Implication – processes are not adequately documented and completing that would add a few weeks to the timeline. So far, so good.

However, it was turning out to be impossible to set a baseline. Recruiters, who had been consulted for the first time in years, did not agree on provenance of HR platforms. Cynics came out of the woodwork to claim the platforms were just approximations.
Many recruiters conducted their workflow offline, since the system gave them the liberty of logging in the candidate after the full cycle was complete and offer rolled out.
The odds of a candidate being in the Recruitment Management platform, though not 100%, were still better than those of Schrödinger’s cat being alive.

Revelations and Disillusionment: Month 4

Recruitment dashboards, built on top of the uncertain HR management tools, looked greener than the Amazon rain forests, while business stakeholders continued to flag delays and hiring quality.

Some current employees in the system seemed to have materialized without any trail, or even a trace, in the Recruitment platform.
There was truly no system of record, and it felt like we had been flying blind all these years. But somehow, things worked fine.
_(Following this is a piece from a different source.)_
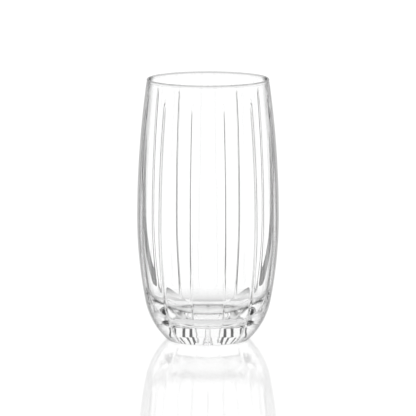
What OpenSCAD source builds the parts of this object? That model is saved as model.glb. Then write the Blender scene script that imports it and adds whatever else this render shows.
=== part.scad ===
// Highball glass: a barrel-shaped tumbler with upright panels, shallow grooves between them
// and a thick base. It is one piece of clear glass, so it is one solid.
// Millimetres, +Z up. The origin is the middle of the plane that the foot rests on.

/* [Outline] */
// Height from the resting plane to the top of the rim
glass_h = 150; // [125:1:180]
// Diameter of the wall at the rim, without the bead
rim_d = 69.6; // [62:0.2:76]
// Diameter over the panels at the widest level
belly_d = 81.2; // [78:0.2:92]
// Height of the widest level
belly_z = 70; // [60:1:85]
// Radius of the side's curve below the widest level
lower_arc_r = 242; // [200:1:320]
// Height at which the side starts to turn in to the foot
turn_z = 22; // [16:0.5:28]
// Diameter of the foot where it meets the resting plane
foot_d = 46.8; // [40:0.2:56]

/* [Wall and base] */
// Wall thickness at the widest level
wall_t = 2.3; // [1.6:0.1:4]
// Wall thickness at the rim
rim_t = 1.6; // [1.2:0.1:1.8]
// Diameter of the rounded bead that closes the rim
bead_d = 2; // [1.9:0.1:3]
// Thickness of the solid base, from the resting plane to the inside bottom
base_t = 11.5; // [7:0.5:16]
// Radius of the inside corner between bottom and wall
corner_r = 21; // [12:0.5:24]

/* [Underside] */
// Width of the ring that the foot rests on
ring_w = 4; // [2:0.1:8]
// Depth of the hollow inside that ring
hollow_depth = 1.4; // [0.6:0.1:3]

/* [Grooves] */
// Number of grooves, and of the upright panels between them; the middle of a panel faces the front
groove_n = 13; // [8:1:20]
// Depth of a groove below the panels at the widest level
groove_depth = 0.5; // [0.3:0.05:0.9]
// Width of a groove at the widest level
groove_w = 2; // [1:0.1:4]
// Height of the smooth band between the grooves and the rim
rim_band = 12; // [6:0.5:30]
// Height of the smooth band between the grooves and the resting plane
foot_band = 1.5; // [1:0.1:5]

/* [Hidden] */
// Sides of the circles that the outline's arcs are cut from
arc_sides = 180;
// Sides of the rim bead and of other small rounds
round_sides = 96;
// Length by which a cut runs past the surface it cuts
overrun = 2;
// Height by which two neighbouring arcs of an outline stand over each other, so that they cross
arc_cross = 0.01;

belly_r = belly_d / 2;
foot_r = foot_d / 2;
rim_r = rim_d / 2;
// Half-width of the blank that every arc of the outline is cut from
reach = max(belly_r, rim_r) + overrun;

// Radius of the arc that stands upright at one end and has moved in by sag after rise.
// It is negative where the arc moves out, as it does on a glass whose rim is the widest level.
function upright_arc_r(sag, rise) = (rise * rise + sag * sag) / (2 * sag);
// Half-width of such an arc at a height above its upright end
function arc_half_width(start_r, arc_r, dz) = start_r - arc_r + sign(arc_r) * sqrt(arc_r * arc_r - dz * dz);

// Lower side: an arc that is upright at the widest level
lower_cx = belly_r - lower_arc_r;
turn_r = arc_half_width(belly_r, lower_arc_r, belly_z - turn_z);
turn_cos = (turn_r - lower_cx) / lower_arc_r;
turn_sin = (belly_z - turn_z) / lower_arc_r;
// Turn to the foot: an arc tangent to the lower side that ends at the foot's edge
turn_arc_r = (pow(turn_r - foot_r, 2) + pow(turn_z, 2))
    / (2 * (turn_cos * (turn_r - foot_r) - turn_sin * turn_z));
turn_cx = turn_r - turn_arc_r * turn_cos;
turn_cz = turn_z + turn_arc_r * turn_sin;

// Inside: the same lower side one wall thickness in, and a corner tangent to it and to the bottom
inner_arc_r = lower_arc_r - wall_t;
corner_cz = base_t + corner_r;
corner_cx = lower_cx + sqrt(pow(inner_arc_r - corner_r, 2) - pow(belly_z - corner_cz, 2));
corner_top_z = belly_z - (belly_z - corner_cz) * inner_arc_r / (inner_arc_r - corner_r);
inner_upper_arc_r = upright_arc_r(belly_r - wall_t - rim_r + rim_t, glass_h - belly_z);

// Band under the rim: from band_z up the side runs straight
upper_arc_r = upright_arc_r(belly_r - rim_r, glass_h - belly_z);
groove_top_z = glass_h - rim_band;
band_z = groove_top_z - rim_band / 4;
band_r = arc_half_width(belly_r, upper_arc_r, band_z - belly_z);
band_slope = (band_r - rim_r) / (glass_h - band_z);

// Rim bead, centred on the wall
bead_cz = glass_h - bead_d / 2;
bead_outer_r = rim_r + band_slope * (glass_h - bead_cz);
bead_inner_r = arc_half_width(belly_r - wall_t, inner_upper_arc_r, bead_cz - belly_z);
bead_cx = (bead_outer_r + bead_inner_r) / 2;

// Grooves
groove_top_r = rim_r + band_slope * rim_band;
groove_end_z = groove_top_z + rim_band / 2;
groove_inner_r = foot_r - overrun;
groove_pitch = 360 / groove_n;
groove_half_angle = asin(groove_w / belly_d);
front_angle = -90;
first_groove_angle = front_angle + groove_pitch / 2;

// Underside
hollow_r = foot_r - ring_w;
hollow_sphere_r = upright_arc_r(hollow_depth, hollow_r);

// The stretch between the axis and an arc, from one height to another.
// The arc is the right side of its disc, or the left side where the radius is negative.
module slice(arc_r, cx, cz, z0, z1) {
    if (arc_r > 0) {
        intersection() {
            translate([cx, cz]) circle(r = arc_r, $fn = arc_sides);
            translate([0, z0]) square([reach, z1 - z0]);
        }
    } else {
        difference() {
            translate([0, z0]) square([reach, z1 - z0]);
            translate([cx, cz]) circle(r = -arc_r, $fn = arc_sides);
        }
    }
}

// Half-section of the outside up to end_z, moved in by inset below the widest level,
// with an upper arc that passes through top_r at top_z
module outline(top_r, top_z, inset, end_z) {
    start_r = belly_r - inset - arc_cross;
    top_arc_r = upright_arc_r(start_r - top_r, top_z - belly_z);
    slice(top_arc_r, start_r - top_arc_r, belly_z, belly_z, end_z);
    intersection() {
        slice(lower_arc_r - inset, lower_cx, belly_z, 0, (belly_z + end_z) / 2);
        union() {
            slice(turn_arc_r - inset + arc_cross, turn_cx, turn_cz, 0, turn_z);
            translate([0, turn_z]) square([reach, end_z - turn_z]);
        }
    }
}

// Half-section of the inside
module cavity_outline() {
    start_r = belly_r - wall_t - arc_cross;
    slice(inner_upper_arc_r, start_r - inner_upper_arc_r, belly_z, belly_z, glass_h);
    intersection() {
        slice(inner_arc_r, lower_cx, belly_z, base_t, (belly_z + glass_h) / 2);
        union() {
            translate([0, base_t]) square([corner_cx, corner_r]);
            slice(corner_r + arc_cross, corner_cx, corner_cz, base_t, corner_top_z);
            translate([0, corner_top_z]) square([reach, glass_h - corner_top_z]);
        }
    }
}

// Half-section of a blank that is a cone in its top stretch, the straight band under the rim
module band_outline() {
    cone_z = band_z - overrun;
    cone_r = rim_r + band_slope * (glass_h - cone_z);
    polygon([[0, 0], [reach, 0], [reach, cone_z], [cone_r, cone_z], [rim_r, glass_h], [0, glass_h]]);
}

// Solid of the outside with its round rim
module shell() {
    rotate_extrude($fn = arc_sides) difference() {
        union() {
            intersection() {
                outline(rim_r, glass_h, 0, bead_cz);
                band_outline();
            }
            translate([bead_cx, bead_cz]) circle(d = bead_d, $fn = round_sides);
        }
        cavity_outline();
    }
}

// One groove, cut down to its floor; the floor rises out of the side at the groove's upper end
module groove(angle) {
    rotate([0, 0, angle - groove_half_angle])
        rotate_extrude(angle = 2 * groove_half_angle, $fn = arc_sides) difference() {
            translate([groove_inner_r, foot_band])
                square([reach - groove_inner_r, groove_end_z - foot_band]);
            outline(groove_top_r, groove_top_z, groove_depth, groove_end_z);
        }
}

// Shallow hollow under the foot, which leaves a ring to stand on
module underside_hollow() {
    translate([0, 0, hollow_depth - hollow_sphere_r]) sphere(r = hollow_sphere_r, $fn = arc_sides);
}

module tumbler() {
    color("aliceblue", 0.4) difference() {
        shell();
        for (i = [0 : groove_n - 1]) groove(first_groove_angle + i * groove_pitch);
        underside_hollow();
    }
}

tumbler();
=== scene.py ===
"""Highball glass in a bright studio: the visual model, in metres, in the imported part's frame."""
import logging
import math
from dataclasses import dataclass, field
from enum import Enum

import bmesh
import bpy
from mathutils import Matrix, Vector


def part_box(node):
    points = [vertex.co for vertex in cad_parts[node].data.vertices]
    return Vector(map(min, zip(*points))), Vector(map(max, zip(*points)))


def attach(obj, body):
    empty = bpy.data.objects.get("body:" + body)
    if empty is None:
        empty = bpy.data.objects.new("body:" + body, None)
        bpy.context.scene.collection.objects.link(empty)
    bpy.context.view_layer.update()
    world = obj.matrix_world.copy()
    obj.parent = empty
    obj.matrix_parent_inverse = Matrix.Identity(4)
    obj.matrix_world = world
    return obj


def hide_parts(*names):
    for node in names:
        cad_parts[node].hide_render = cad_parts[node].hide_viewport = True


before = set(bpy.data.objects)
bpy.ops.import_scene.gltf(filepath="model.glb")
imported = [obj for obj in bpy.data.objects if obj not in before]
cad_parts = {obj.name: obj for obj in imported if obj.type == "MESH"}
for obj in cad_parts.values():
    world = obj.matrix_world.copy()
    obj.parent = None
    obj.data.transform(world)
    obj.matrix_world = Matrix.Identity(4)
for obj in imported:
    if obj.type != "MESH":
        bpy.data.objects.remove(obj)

log = logging.getLogger("highball")

MM = 0.001
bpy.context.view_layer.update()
Point = tuple[float, float]
Span = tuple[float, float]


class Wall(Enum):
    """The sides of the glass wall, as a vertex layer of its mesh holds them."""

    INSIDE = 0
    OUTSIDE = 1


def maths(tree: bpy.types.NodeTree, operation: str, *values: object) -> bpy.types.NodeSocket:
    """Adds a maths node.

    Args:
        tree: The node tree that takes the node.
        operation: The node's operation, such as MULTIPLY.
        *values: A number or an output socket for each input.

    Returns:
        The node's output socket.
    """
    node = tree.nodes.new("ShaderNodeMath")
    node.operation = operation
    for socket, value in zip(node.inputs, values):
        if isinstance(value, bpy.types.NodeSocket):
            tree.links.new(value, socket)
        else:
            socket.default_value = value
    return node.outputs[0]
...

Existential Questions: Month 5

Glasses come off, heads tilt, shoulders sag, loud exhales

How did we miss this?

Who is responsible? Which heads should roll?

Did we even pick the right problem to solve?

How much did we pay the vendor already?

Are they even the right vendor for the exercise?

We need a war room.

Let’s fire the vendor.

AI has already evolved so much since we started. Let’s re-evaluate.

Silence and Contemplation: Month 6

The static of reflection and contemplation, having burned the hands once, and worrying about the second attempt.
Debriefs and huddles to decide the course forward while the questions from the board still loomed.

“What is our AI strategy?”

“What did we really achieve this year?”

Some consultants call this phase the ‘Valley of Death’ because not everyone makes it to the other side, and those that do, rarely come unscathed.

Epilogue

The agents never even had a chance to fail. The project collapsed under the weight of the data it was supposed to ingest—a system of record that existed only in our spreadsheets and imaginations.

Until we fix the plumbing, we’re just buying a more expensive faucet.

The board still wants answers. A new vendor is being evaluated. The Gantt chart is already being rebuilt.